Anadolu mutfağının karakteristik özellikleri Orta Asya, Ege, Akdeniz, Ortadoğu, ve Avrupa yemekleri esintisi taşır (Gürsoy, 1995:43). Günümüzde Türk Mutfağı bölgelere göre farklılıklar göstermesine karşın Orta Asyadan, göçebe kültüründen getirdiği özellikleri hemen her bölgede baskın olarak görmek mümkündür (Kut, 1985:7). Değişiklikler zamanla kendini göstermiştir. Benzerlikler, yalnızca yemek kültüründe değil, halk oyunlarında, günlük konuşmada da vardır. Örneğin, bugün Denizlide yaşlı bir mahalle bakkalına gittiğinizde size bayansanız, bizim kız diye tıpkı Silifkede eskiden beri kullanıldığı şekilde hitap edebilir, köy düğününe gittiğinizde gençler keklik diye bir oyun oynarlar, kına gecesinde genç kızlar üçetek giyerler, Tavasta şansınız varsa Arabaşı çorbası içebilirsiniz. Bu özellikleri Anadolunun başka yörelerinde de bulmak mümkündür.

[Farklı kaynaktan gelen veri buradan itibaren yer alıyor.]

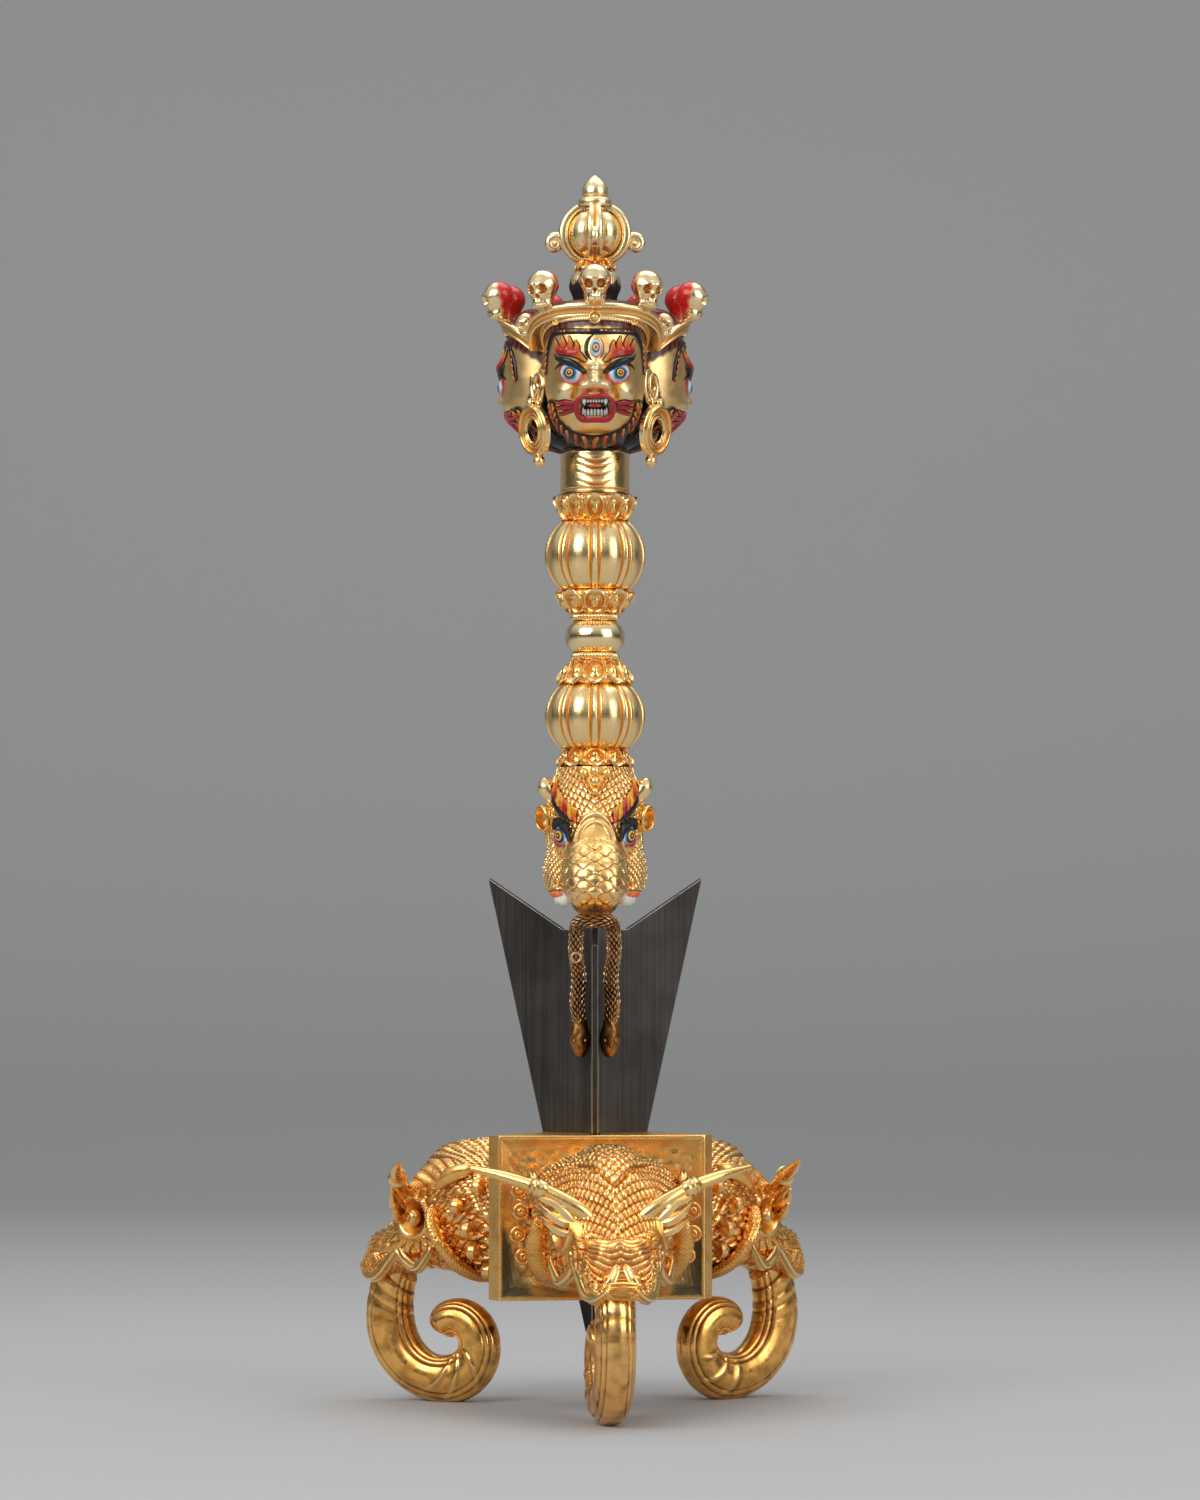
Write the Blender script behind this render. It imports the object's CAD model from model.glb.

Türk Mutfağı emek yoğundur. Günlük yaşantıda çalışan kadınların haklı olarak emek yoğun yemekleri yapmaktan vazgeçmeleri sonucunda kültürün en önemli ögelerinden olan ve sürdürülebilir bir nitelik taşıması gereken yemeklerimizin korunabilmesi için aile mutfaklarından çok, profesyonel çalışmalara gerek vardır. Bu konuda, turizm sektörü öncülük yapabilir. Sektörde yer alan otel mutfakları ya da bağımsız lokantalar bu görevi üstlenmelidir. İşletmeler bu görevi üstlenmenin yanısıra, işletmelerinin verimli olmasına da dikkat etmelidirler. Özellikle, ev hanımlarının göz kararı, bir tutam gibi ölçülerini standardize etmek ve bu ölçülerin bir porsiyondaki maliyetini saptamak başlangıçta zor gelebilir, ama yapılması çok büyük fayda sağlar. Bu konuda yapılan araştırmalar, maliyet kontrolünün sağlanmasında önemli bir adım olan, üretim maliyetlerinin belirlenmesinde işletmelerin oldukça yetersiz olduğunu göstermektedir (Arıkbay, 1993:8). Yiyecek maliyet kontrolü, yiyecek hazırlık kontrolü aşaması ve üretim kontrolü aşaması olarak iki kısımda incelenir, standart reçeteler de üretim kontrolü aşamasında kullanılan en önemli araçlardan biridir (Aras, 1993:86). Standart reçeteler iyi bir şekilde hazırlanıp uygulanırsa işletme yönetimi için çok yararlı olur (Aras, 1993:107). Standart reçetelerin aşçılığın artistik yönü açısından gerekli olmadığını savunan görüşler olmasına karşın (Aktaş, 1995: 220), verimliliğe giden yolun standardizasyondan geçtiği de unutulmamalıdır (Ağaoğlu,1992: 103). Her ne kadar hizmet sektöründe kalite uygulanabilirliği bazı zorluklar içerse de, sektörde kalite standardizasyonunu sağlayabilecek en önemli ürün yiyecek ve içecektir, göstergesi de müşteri tatminidir(Buyruk, 2002:112).